Couldn't we save money on restaurant bills if we got rid of this whole tipping nonsense?  I mean, if an entree costs 18 bucks, shouldn't it cost 18 bucks? And are we actually paying for those hairnets I see them using in the kitchen? And what about those long rubber gloves the dishwasher is using? How will he know how hot the water is? And are we actually paying to heat it?

Often, I'll see restaurant staff sitting around doing nothing. Sometimes they'll even be eating. Is the price of their food reflected in my eighteen bucks? And if they have nothing to do, shouldn't they go out and make the world a better place? In fact, if they weren't wasting their time cleaning the restaurant, they could clean the streets and save us the expense of hiring sanitation workers. What the hell does Education Sector care if there's a little grease on their plates, or the odd rodent jumping into their soup? Maybe that 18-dollar entree could be ten bucks if we stopped throwing money at the problem.

Also, I've just about had it with these doctors. Why should they have health insurance? If they're so smart, can't they heal themselves? Why should they have professional associations lobbying for them? Are they socking money away for their retirement? Wouldn't it be better if they just stopped charging so much? And what's with these receptionists? Are we paying for them? Wouldn't it be better if the doctors came out, greeted you personally, filled out whatever forms need filling out, and took you into the office?

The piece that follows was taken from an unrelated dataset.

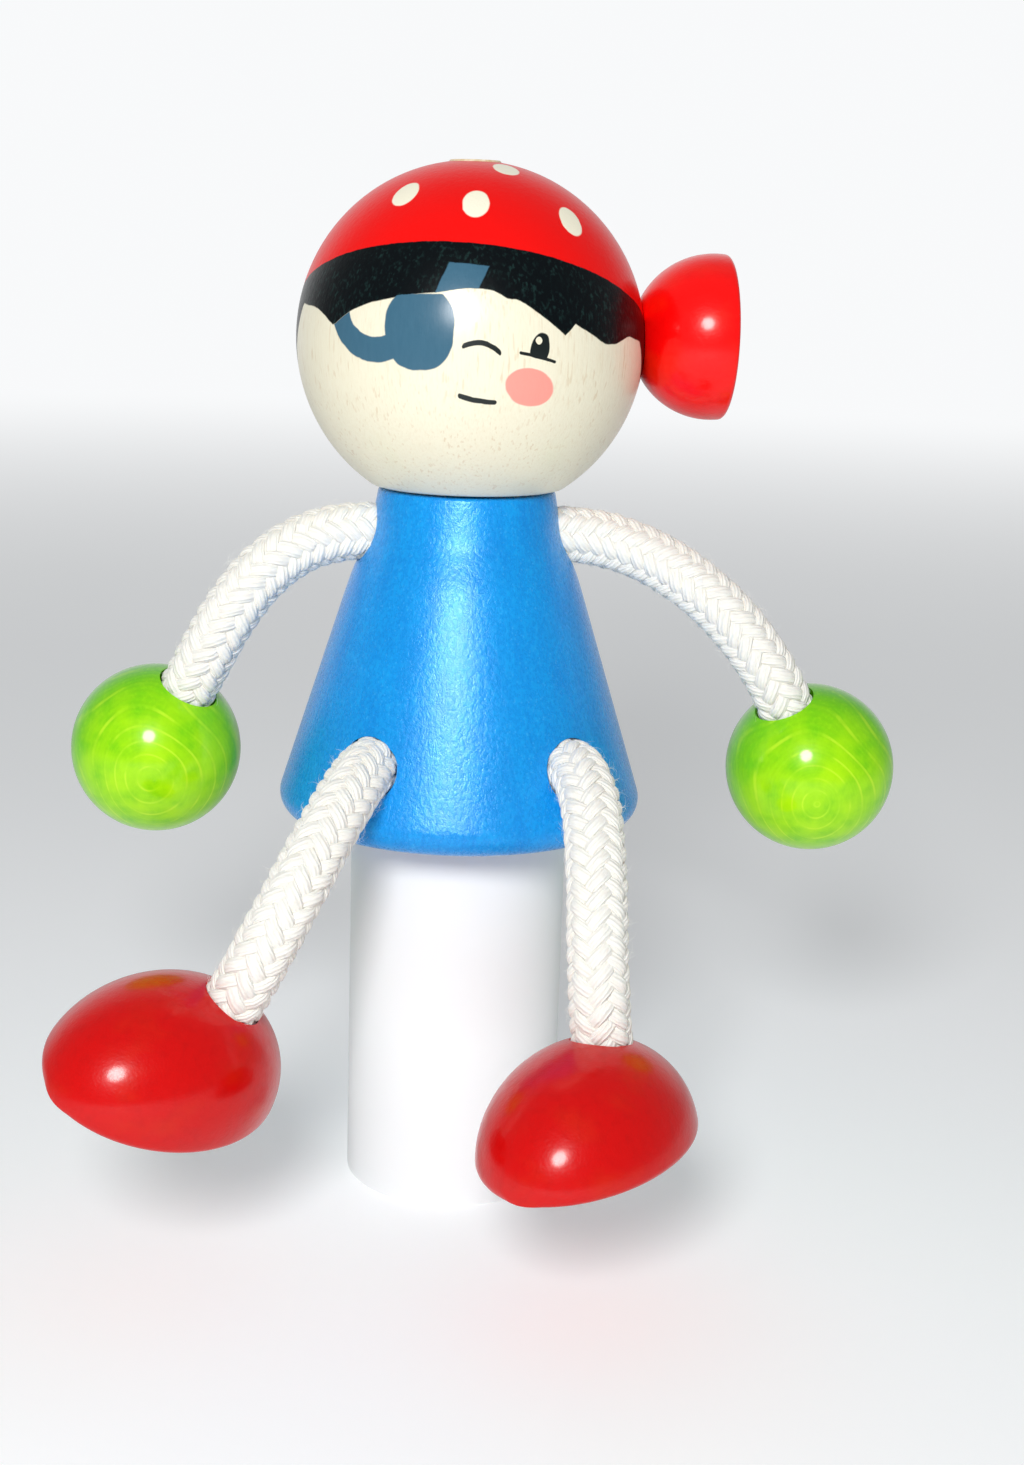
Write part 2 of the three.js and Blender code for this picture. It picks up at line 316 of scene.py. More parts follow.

What really grinds my gears are those waiting rooms. If there are too many people, doctors ought to bring them all into the offices, and that way they'd be sufficiently motivated to get them out quickly. The more they treated, the more money they'd make. You know, like merit pay. Let's find ways to keep it moving and stop wasting time. As long as they're effective doctors, who gives a golly goshdarn how many patients they treat?

Forward-thinking Americans could apply the Education Sector method to many areas of society, save lots of money, and give it back to billionaires in tax cuts.

Because that's what our nation needs more of.